2. Unscrew both throttle stop screws clear of the abutment flanges and slacken the throttle spindle connection. Close both throttles completely and re-tighten the connection. Run the engine up to normal operating temperature and adjust the throttle stop screws by equal amounts to give the correct idling speed.
3. Lift one carburetter piston slightly. If the engine then speeds up, the mixture is too strong and the jet nut must be screwed up; if the engine stops immediately, the mixture is too weak and the jet should be gradually unscrewed. If the engine just falters or continues to run unevenly, the adjustment for that carburetter is correct. Repeat for the other unit.

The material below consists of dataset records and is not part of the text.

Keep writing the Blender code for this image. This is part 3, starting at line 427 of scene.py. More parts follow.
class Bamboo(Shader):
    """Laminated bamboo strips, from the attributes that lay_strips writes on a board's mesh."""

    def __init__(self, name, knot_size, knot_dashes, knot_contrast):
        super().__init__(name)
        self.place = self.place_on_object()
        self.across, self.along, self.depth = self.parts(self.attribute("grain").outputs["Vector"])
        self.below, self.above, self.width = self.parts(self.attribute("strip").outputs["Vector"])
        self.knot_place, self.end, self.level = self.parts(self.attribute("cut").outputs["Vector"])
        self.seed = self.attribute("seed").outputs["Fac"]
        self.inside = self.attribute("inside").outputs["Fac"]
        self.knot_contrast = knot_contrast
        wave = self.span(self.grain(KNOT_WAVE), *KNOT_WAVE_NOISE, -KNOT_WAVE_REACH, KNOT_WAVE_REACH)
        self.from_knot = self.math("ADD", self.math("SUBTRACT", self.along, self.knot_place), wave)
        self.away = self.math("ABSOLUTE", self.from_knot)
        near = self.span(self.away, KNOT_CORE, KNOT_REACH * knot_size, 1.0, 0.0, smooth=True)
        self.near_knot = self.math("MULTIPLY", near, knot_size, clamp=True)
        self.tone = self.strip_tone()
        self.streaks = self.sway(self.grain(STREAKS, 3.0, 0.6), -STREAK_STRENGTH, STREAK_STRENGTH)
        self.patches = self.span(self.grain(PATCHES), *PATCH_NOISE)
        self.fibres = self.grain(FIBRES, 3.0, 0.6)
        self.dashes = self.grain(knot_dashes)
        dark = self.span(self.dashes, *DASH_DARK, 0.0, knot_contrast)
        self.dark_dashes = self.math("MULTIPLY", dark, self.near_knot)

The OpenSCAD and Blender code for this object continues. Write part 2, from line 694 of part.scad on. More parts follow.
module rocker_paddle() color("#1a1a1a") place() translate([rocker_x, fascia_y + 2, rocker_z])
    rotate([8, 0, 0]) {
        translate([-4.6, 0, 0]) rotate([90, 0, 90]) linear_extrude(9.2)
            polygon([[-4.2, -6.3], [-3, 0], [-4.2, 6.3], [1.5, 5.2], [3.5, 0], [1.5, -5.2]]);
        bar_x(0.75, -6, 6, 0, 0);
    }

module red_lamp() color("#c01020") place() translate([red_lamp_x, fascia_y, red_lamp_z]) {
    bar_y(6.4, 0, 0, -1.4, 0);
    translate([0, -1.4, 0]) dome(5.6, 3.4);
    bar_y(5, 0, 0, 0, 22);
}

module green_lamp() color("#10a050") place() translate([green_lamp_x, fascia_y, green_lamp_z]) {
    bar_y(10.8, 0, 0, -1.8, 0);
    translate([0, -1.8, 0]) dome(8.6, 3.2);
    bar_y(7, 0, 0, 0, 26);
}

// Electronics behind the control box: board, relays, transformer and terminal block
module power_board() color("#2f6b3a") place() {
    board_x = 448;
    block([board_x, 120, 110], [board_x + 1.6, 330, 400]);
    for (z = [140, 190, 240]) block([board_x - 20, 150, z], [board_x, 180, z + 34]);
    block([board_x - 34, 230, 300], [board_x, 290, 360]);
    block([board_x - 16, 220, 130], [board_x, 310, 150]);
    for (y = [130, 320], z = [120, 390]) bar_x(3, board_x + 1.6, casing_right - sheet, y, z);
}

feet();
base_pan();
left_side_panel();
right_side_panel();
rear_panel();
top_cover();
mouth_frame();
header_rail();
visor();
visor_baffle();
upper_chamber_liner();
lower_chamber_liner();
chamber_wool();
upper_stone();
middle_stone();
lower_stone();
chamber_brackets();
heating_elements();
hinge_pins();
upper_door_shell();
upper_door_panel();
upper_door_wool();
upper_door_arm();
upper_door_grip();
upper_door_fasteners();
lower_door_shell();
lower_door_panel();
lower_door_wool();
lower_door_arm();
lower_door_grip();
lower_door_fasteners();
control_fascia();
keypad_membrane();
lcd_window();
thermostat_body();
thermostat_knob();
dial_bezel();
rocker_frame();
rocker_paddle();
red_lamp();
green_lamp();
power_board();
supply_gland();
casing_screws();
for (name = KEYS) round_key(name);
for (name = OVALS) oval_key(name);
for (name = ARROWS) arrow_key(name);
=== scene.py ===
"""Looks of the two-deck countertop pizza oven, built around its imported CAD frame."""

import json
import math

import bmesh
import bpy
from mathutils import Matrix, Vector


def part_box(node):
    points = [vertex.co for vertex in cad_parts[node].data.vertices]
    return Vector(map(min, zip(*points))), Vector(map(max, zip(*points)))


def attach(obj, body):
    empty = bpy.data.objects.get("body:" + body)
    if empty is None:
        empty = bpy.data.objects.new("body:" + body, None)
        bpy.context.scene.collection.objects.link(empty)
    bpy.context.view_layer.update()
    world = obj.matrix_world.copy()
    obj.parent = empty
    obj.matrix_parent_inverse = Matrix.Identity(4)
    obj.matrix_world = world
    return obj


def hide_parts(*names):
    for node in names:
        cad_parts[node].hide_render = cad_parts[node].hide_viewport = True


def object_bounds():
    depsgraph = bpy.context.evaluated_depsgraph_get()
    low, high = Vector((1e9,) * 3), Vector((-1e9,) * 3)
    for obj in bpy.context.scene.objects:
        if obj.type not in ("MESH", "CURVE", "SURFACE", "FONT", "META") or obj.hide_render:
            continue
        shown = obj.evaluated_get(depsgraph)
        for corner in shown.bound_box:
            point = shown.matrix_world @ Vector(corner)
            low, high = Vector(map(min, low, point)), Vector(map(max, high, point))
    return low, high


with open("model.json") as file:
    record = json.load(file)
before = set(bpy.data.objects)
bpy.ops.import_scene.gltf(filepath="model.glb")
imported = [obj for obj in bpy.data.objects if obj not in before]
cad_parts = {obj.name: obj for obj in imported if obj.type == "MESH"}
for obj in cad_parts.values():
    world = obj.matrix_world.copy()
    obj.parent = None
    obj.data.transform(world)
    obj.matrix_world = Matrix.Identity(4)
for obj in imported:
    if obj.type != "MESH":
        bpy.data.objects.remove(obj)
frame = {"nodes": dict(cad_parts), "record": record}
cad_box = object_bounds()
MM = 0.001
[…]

4. It may be necessary to slightly correct the settings when the intake manifold is replaced.

CARBURETTER ADJUSTMENT '60", "75" (1955 onward) and "90"
The only adjustments provided at the carburetter are the throttle stop screw to regulate the idling speed and the jet nut to obtain the correct mixture at that speed; if these two settings are correct, the mixture strength is automatically adjusted over the whole speed range.
Should the carburetter require tuning for any reason, proceed as follows:
1. Run the engine up to normal operating temperature and, if necessary, adjust the throttle stop screw to give the correct idling speed.
2. Lift the carburetter piston slightly by means of the lift pin situated on the right of the carburetterbody. If the engine then speeds up, the mixture is too strong and the jet must be screwed up; if the engine stops immediately, the mixture is too weak and the jet should be gradually unscrewed. If the engine just falters and continues to run unevenly, the adjustment is correct.

The carburetters fitted to the "105" differ from those on the "60", "75" and "90" in that, on the older type, the jet is controlled by a nut, and the engine speed is determined by adjustment of the throttle; on the new type the jet is controlled by a screw and the engine speed is determined by a "slow-run" valve. The mixture is adjusted on the jet adjusting screw, screw in to enrich, unscrew to weaken. When the mixture is correct the slow-running adjustment should be re-set with the slow-valve only.